Lot of emotion in this comment; not a lot of substance. I think you're misunderstanding how some of these systems work.

> This change will also force the US to finally get fiscally responsible and get the bloody USD printing machine under control, something they never had to do because of the USD reserve currency status.

It is not the case that the US didn't "need" to get the USD printing machine under control because of the reserve status; it is the case that the US "could not" get the USD printing machine under control, because of the reserve status. When there is demand for US dollars, domestic or foreign, US dollars sometimes needed to be printed to satisfy that demand. If the US decides to not print those dollars; this is literally "defaulting on the debt", and would be bad-bad.

This gets at where you're misunderstanding how these systems work, because I think you're imagining that US debt is, like, an account in your Chase app that goes up, then you pay it down. US debt are, obviously, bonds. The USG says "we've got bonds to sell, they're at N year M% interest". Buyers say "we want those bonds we'll buy them". The USG is now in debt, and is obligated to repay those bonds; and sometimes has to print money to do so. This gets at the previous paragraph; money, broadly, is printed to satisfy debt obligations, not directly to service the deficit (proceeds from the initial bond sale are what could be said to directly service the deficit, but that's pennies compared to the size of the overall market).

Extending the Chase app analogy, you have it internalized that if we just get the deficit under control, then we could start "paying down the debt". In fact, probably, even our President understands it like this. But this isn't how it works. To "pay down the debt" would require two things to happen: We stop issuing new treasury bonds, and we pay off the already issued ones over 20/30/etc years as they mature.

The general professional sentiment on what would happen if the US even communicated it wanted to, in totally good faith, begin doing this at some point in the future, is basically armageddon. You have it in your head that, because Dave Ramsey says debt bad, the US should have no debt; but the world wants our debt; it has an insatiable (though, decreasing) appetite for it. Depriving the world of this debt would leave trillions of dollar-equivalents without anywhere to park safe from inflation, which would descend global financial markets into chaos. Tens of millions of people would starve in the first three months, among other undesirable outcomes. Some actively make the argument that the USG refusing to take on new debt would be net-worse for the world than the US defaulting on their existing debt, though its an interesting space to game out; a little game of global-cataclysm worst-thing-to-ever-happen-to-humanity olympics you can play.

But, debt servicing is becoming unmanageable for the US budget; so the best case for the United States is that USG debt demand from the rest of the world drops slowly and naturally, so we can naturally slow the issuance of new debt; and over 100 or so more years let managed inflation catch us up to recover from the utter shitshows that was 2001, 2008, and 2020. Everything I've seen, and I do mean everything, suggests that this is what is happening; but we'll know for sure in 90 more years.

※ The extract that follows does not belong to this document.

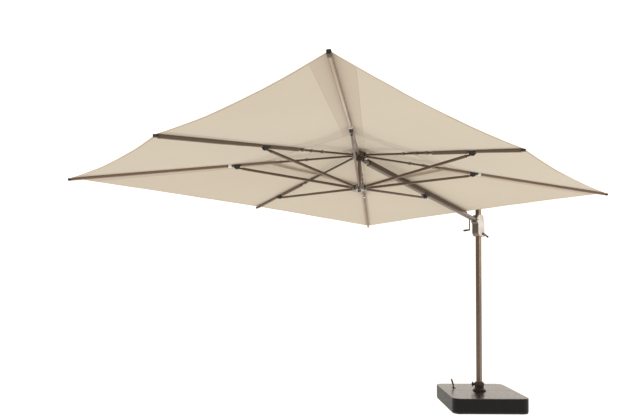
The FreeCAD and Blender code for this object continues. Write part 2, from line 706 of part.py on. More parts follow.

Your entire wall of text has conveniently and completely omitted the hard fact that the U.S. Treasury has borrowed to pay for its defense (oops, sorry, I meant "war") budget for many, many years now. The war budget (~$850B) has been larger than the deficit in many years.

No other nation except the U.S. can sustain this without running into hyperinflation and consequent national rioting.

This might be the most unhinged defense of money printing and inflation I've ever read haha. "We can't stop the printers, or millions will die!!!"